-- start --
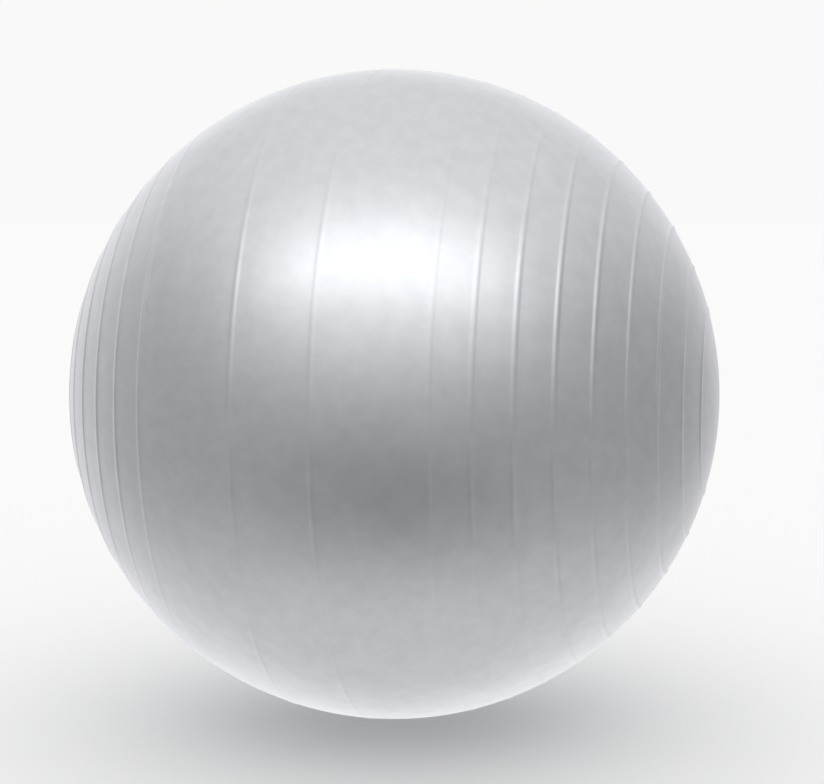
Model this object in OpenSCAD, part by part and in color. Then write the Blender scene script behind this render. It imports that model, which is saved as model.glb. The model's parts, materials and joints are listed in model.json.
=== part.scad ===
// Exercise ball: an inflated skin with raised grip rings, and an air valve closed by a push-in plug.
// The rings and the valve share one axis, which lies along X with the valve at the -X pole.
// The origin is the middle of the flat patch that the ball stands on, and +Z is up. Millimetres.

/* [Skin] */
// Outer diameter of the inflated ball, measured between the grip rings
ball_d = 650; // [450:10:850]
// Thickness of the skin when it is stretched to size
skin_t = 0.8; // [0.6:0.1:1.6]
// Diameter of the patch that the ball's own weight flattens on the floor
floor_patch_d = 56; // [30:2:90]

/* [Grip rings] */
// Height of a grip ring above the skin, near the poles
ring_h = 0.8; // [0.5:0.05:1.5]
// Height of a grip ring above the skin, near the equator, where the skin is stretched most
flat_ring_h = 0.35; // [0.2:0.05:0.5]
// Latitude up to which the rings are as flat as at the equator
flat_until = 20; // [5:1:30]
// Latitude from which the rings have their full height
full_from = 50; // [40:1:65]
// Width of a grip ring where it meets the skin
ring_w = 8; // [5:0.5:11]
// Latitudes of the two lone rings near the equator, negative towards the valve
lone_ring_latitudes = [-14.2, -0.95];
// Latitude of the first close-set ring on the blank half
blank_ring_first = 16.9; // [12:0.1:24]
// Spacing of the first two close-set rings on the blank half, in degrees
blank_ring_pitch = 6.5; // [5:0.1:6.8]
// How much wider each spacing is than the one before it on the blank half, in degrees
blank_ring_growth = 0.17; // [0:0.01:0.3]
// Number of close-set rings on the blank half
blank_ring_count = 9; // [1:1:9]
// Latitude of the first close-set ring on the valve half, counted towards the valve
valve_ring_first = 33; // [22:0.1:36]
// Spacing of the close-set rings on the valve half, in degrees
valve_ring_pitch = 6.6; // [5:0.1:7.4]
// Number of close-set rings on the valve half
valve_ring_count = 7; // [1:1:7]

/* [Valve] */
// Radius of the round pad that thickens the skin behind the valve
pad_r = 22; // [19:0.5:28]
// Thickness of that pad
pad_t = 3.4; // [3:0.1:5]
// Radius of the valve's air bore
bore_r = 4.5; // [3.5:0.1:5]
// Wall of the valve's neck
neck_wall = 2.2; // [1.6:0.1:2.6]
// Length of the neck behind the pad
neck_l = 22; // [20:1:34]
// Radius of the flange that bonds the valve to the pad
flange_r = 17; // [14:0.5:18.5]
// Thickness of the flange at its edge
flange_t = 1.6; // [1:0.1:2.5]
// Length of the chamfer that leads the plug into the bore
lead_in = 0.6; // [0.3:0.1:1]
// Height of the bead round the plug's recess
bead_h = 0.5; // [0.2:0.1:1]
// Width of that bead
bead_w = 2.4; // [1.5:0.1:4]

/* [Plug] */
// Radius of the plug's head
head_r = 9; // [7.5:0.1:11]
// Thickness of the head at its rim
head_t = 1.8; // [1.2:0.1:2.2]
// Height of the dome on top of the head
dome_h = 0.5; // [0.3:0.1:1]
// Width of the two notches that a plug puller hooks into
notch_w = 4; // [2:0.5:6]
// Depth of those notches, inwards from the rim
notch_d = 1.4; // [0.8:0.1:2]
// Length of the stem below the head
stem_l = 13; // [11:0.5:15]
// Number of sealing barbs on the stem
barb_count = 3; // [2:1:4]
// How far a barb stands out from the stem
barb_depth = 0.8; // [0.3:0.1:1.1]
// Width of the band on which each barb seals
barb_land = 0.8; // [0.4:0.1:1.2]
// Radius of the hollow that lets the stem squeeze in
stem_hollow_r = 2; // [1.5:0.1:2.2]
// Thickness of the solid root between the head and that hollow
stem_root = 2.5; // [2:0.5:4]

/* [Fits] */
// Gap between the bore and the plug's barbs, all round
plug_gap = 0.05; // [0.02:0.01:0.1]
// Gap between the head and the wall of its recess, all round
head_gap = 0.6; // [0.3:0.1:1]
// Gap between the head and the floor of its recess
seat_gap = 0.05; // [0.02:0.01:0.2]
// Height above the floor at which a grip ring ends, where the floor presses it into the skin
ring_floor_gap = 0.3; // [0.1:0.1:0.6]

/* [Hidden] */
$fn = 200;

ball_r = ball_d / 2;
floor_patch_r = floor_patch_d / 2;
centre_z = sqrt(ball_r * ball_r - floor_patch_r * floor_patch_r);
blank_ring_latitudes = [
    for (i = [0:blank_ring_count - 1])
        blank_ring_first + i * blank_ring_pitch + blank_ring_growth * i * (i - 1) / 2
];
valve_ring_latitudes = [
    for (i = [0:valve_ring_count - 1])
        -(valve_ring_first + i * valve_ring_pitch)
];
ring_latitudes = concat(valve_ring_latitudes, lone_ring_latitudes, blank_ring_latitudes);

// The head's rim lies level with the skin, so the recess is as deep as the rim and its gap.
recess_r = head_r + head_gap;
recess_depth = head_t + seat_gap;
bead_latitude = -acos((recess_r + bead_w / 2) / ball_r);
collar_r = bore_r + neck_wall;
neck_end = pad_t + neck_l;

barb_r = bore_r - plug_gap;
stem_r = barb_r - barb_depth;
stem_top = seat_gap - recess_depth;
stem_tip = stem_top - stem_l;
barb_pitch = stem_l / (barb_count + 1);
dome_r = (head_r * head_r + dome_h * dome_h) / (2 * dome_h);

cut_margin = 5;

// Puts its children at the valve's pole of the skin, with their +Z pointing out of the ball.
module at_valve() {
    translate([-ball_r, 0, centre_z]) rotate([0, -90, 0]) children();
}

// Section of a raised ring at a latitude of the skin: a low round ridge of width w and height h.
module ring_section(latitude, w, h) {
    ridge_r = (w * w / 4 + h * h) / (2 * h);
    rotate(latitude) translate([ball_r + h - ridge_r, 0]) circle(r = ridge_r);
}

// How far a ring's height has grown from that at the equator, 0, to that near the poles, 1.
function ring_growth(latitude) = max(0, min(1, (abs(latitude) - flat_until) / (full_from - flat_until)));

// Height of the ring at a latitude, which grows smoothly from the equator to the poles.
function ring_height(latitude) =
    flat_ring_h
    + (ring_h - flat_ring_h) * pow(ring_growth(latitude), 2) * (3 - 2 * ring_growth(latitude));

// Half the angle over which the floor presses a ring into the skin: none, where it clears the floor.
function pressed_angle(latitude) =
    acos(min(1, (centre_z - ring_floor_gap) / ((ball_r + ring_height(latitude)) * cos(latitude))));

module grip_ring(latitude) {
    rotate(pressed_angle(latitude)) rotate_extrude(angle = 360 - 2 * pressed_angle(latitude))
        ring_section(latitude, ring_w, ring_height(latitude));
}

module ball_outside() {
    translate([0, 0, centre_z]) rotate([0, 90, 0]) {
        sphere(r = ball_r);
        for (latitude = ring_latitudes) grip_ring(latitude);
        rotate_extrude() ring_section(bead_latitude, bead_w, bead_h);
    }
}

// Everything below a level, as wide as the ball.
module below(level) {
    translate([-ball_d, -ball_d, level - ball_d]) cube([2 * ball_d, 2 * ball_d, ball_d]);
}

// The air space: a smaller ball that keeps clear of the flat patch and of the valve's pad.
module air_space() {
    difference() {
        translate([0, 0, centre_z]) sphere(r = ball_r - skin_t);
        below(skin_t);
        at_valve() translate([0, 0, -pad_t]) cylinder(r = pad_r, h = pad_t + cut_margin);
    }
}

module ball_skin() {
    color("silver") difference() {
        ball_outside();
        below(0);
        air_space();
        at_valve() translate([0, 0, -recess_depth])
            cylinder(r = recess_r, h = recess_depth + cut_margin);
        at_valve() translate([0, 0, -pad_t - cut_margin])
            cylinder(r = collar_r, h = pad_t + 2 * cut_margin);
    }
}

module valve_seat() {
    color("gainsboro") at_valve() rotate_extrude() polygon([
        [bore_r + lead_in, -recess_depth],
        [collar_r, -recess_depth],
        [collar_r, -pad_t],
        [flange_r, -pad_t],
        [flange_r, -pad_t - flange_t],
        [collar_r, -pad_t - 2 * flange_t],
        [collar_r, -neck_end + neck_wall],
        [collar_r - neck_wall / 2, -neck_end],
        [bore_r, -neck_end],
        [bore_r, -recess_depth - lead_in]
    ]);
}

// The head: a disc with a full-round rim and a shallow dome on top.
module plug_head_section() {
    rim_r = head_t / 2;
    translate([0, stem_top]) square([head_r - rim_r, head_t]);
    translate([head_r - rim_r, stem_top + rim_r]) circle(r = rim_r);
    intersection() {
        translate([0, stem_top + head_t + dome_h - dome_r]) circle(r = dome_r);
        translate([0, stem_top + rim_r]) square([head_r - rim_r, rim_r + dome_h]);
    }
}

// The stem: barbs on a hollow core, each with its shoulder towards the head.
module plug_stem_section() {
    polygon([
        [stem_hollow_r, stem_tip],
        for (i = [barb_count:-1:1]) each [
            [stem_r, stem_top - (i + 1) * barb_pitch],
            [barb_r, stem_top - i * barb_pitch - barb_land],
            [barb_r, stem_top - i * barb_pitch]
        ],
        [stem_r, stem_top - barb_pitch],
        [stem_r, stem_top + head_t / 2],
        [0, stem_top + head_t / 2],
        [0, stem_top - stem_root],
        [stem_hollow_r, stem_top - stem_root]
    ]);
}

module valve_plug() {
    color("white") at_valve() difference() {
        rotate_extrude() {
            plug_head_section();
            plug_stem_section();
        }
        for (side = [0, 180]) rotate(side)
            translate([head_r - notch_d, -notch_w / 2, stem_top - cut_margin])
                cube([notch_d + cut_margin, notch_w, head_t + dome_h + 2 * cut_margin]);
    }
}

ball_skin();
valve_seat();
valve_plug();
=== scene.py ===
"""An inflated exercise ball with raised grip rings, its valve and its plug, on a pale studio floor.

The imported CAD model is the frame: the pieces here stand where it says, in metres, +Z up.
Rings and valve share one axis, along X, with the valve at the -X pole of the ball.
"""

import json
import math

import bmesh
import bpy
import numpy as np
from bpy.props import FloatProperty, FloatVectorProperty, IntProperty, PointerProperty, StringProperty
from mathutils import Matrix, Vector

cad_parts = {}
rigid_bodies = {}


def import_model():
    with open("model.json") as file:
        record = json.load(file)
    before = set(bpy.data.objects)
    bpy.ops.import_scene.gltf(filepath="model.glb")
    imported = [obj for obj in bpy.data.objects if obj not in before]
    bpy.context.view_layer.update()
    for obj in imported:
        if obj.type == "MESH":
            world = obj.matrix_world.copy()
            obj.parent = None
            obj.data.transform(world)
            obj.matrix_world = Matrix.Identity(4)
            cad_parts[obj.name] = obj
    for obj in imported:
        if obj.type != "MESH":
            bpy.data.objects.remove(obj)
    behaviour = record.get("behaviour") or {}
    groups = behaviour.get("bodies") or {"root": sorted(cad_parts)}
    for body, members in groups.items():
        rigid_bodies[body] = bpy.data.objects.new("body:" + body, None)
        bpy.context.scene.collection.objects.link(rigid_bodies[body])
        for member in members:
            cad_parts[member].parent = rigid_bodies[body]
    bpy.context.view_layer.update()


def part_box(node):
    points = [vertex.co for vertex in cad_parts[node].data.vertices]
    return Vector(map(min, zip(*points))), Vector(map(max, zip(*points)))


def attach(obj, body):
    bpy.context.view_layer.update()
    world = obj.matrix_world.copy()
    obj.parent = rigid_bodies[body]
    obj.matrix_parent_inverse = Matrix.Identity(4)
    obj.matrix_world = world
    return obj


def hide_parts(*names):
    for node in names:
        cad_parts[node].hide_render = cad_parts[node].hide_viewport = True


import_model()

bl_info = {
    "name": "Exercise ball",
    "version": (1, 0, 0),
    "blender": (4, 5, 0),
    "location": "3D View > Sidebar > Exercise ball",
    "description": "Builds a silver exercise ball, its valve seat and its plug around a CAD frame",
    "category": "Add Mesh",
}

MM = 0.001

UNEVENNESS_SEED = 7
ROWS_ON_RING = 14
ROWS_ON_BEAD = 6
ROWS_INSIDE = 90
VALVE_TURNS = 128
FLOOR_TURNS = 96
FLOOR_STEPS = (0.5, 1.0, 2.0, 4.0, 8.0)
SEAT_CREASE = math.radians(50)
PLUG_CREASE = math.radians(35)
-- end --
### Exercise prompt
From the top of the listing above, restate each line word for word up to and including the line with "is up. Millimetres."; add nothing else.

### Final answer
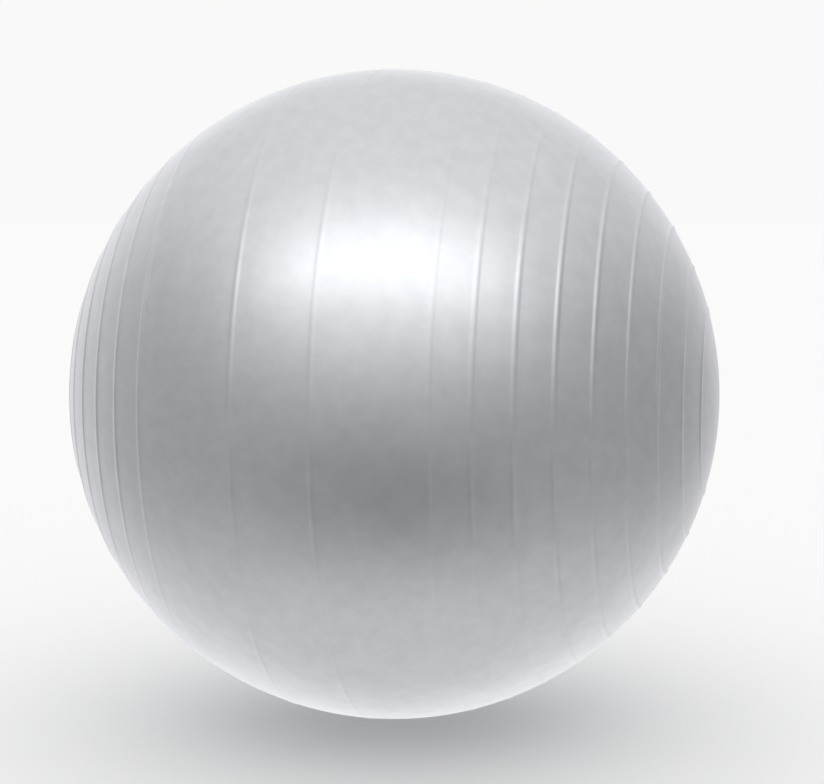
Model this object in OpenSCAD, part by part and in color. Then write the Blender scene script behind this render. It imports that model, which is saved as model.glb. The model's parts, materials and joints are listed in model.json.
=== part.scad ===
// Exercise ball: an inflated skin with raised grip rings, and an air valve closed by a push-in plug.
// The rings and the valve share one axis, which lies along X with the valve at the -X pole.
// The origin is the middle of the flat patch that the ball stands on, and +Z is up. Millimetres.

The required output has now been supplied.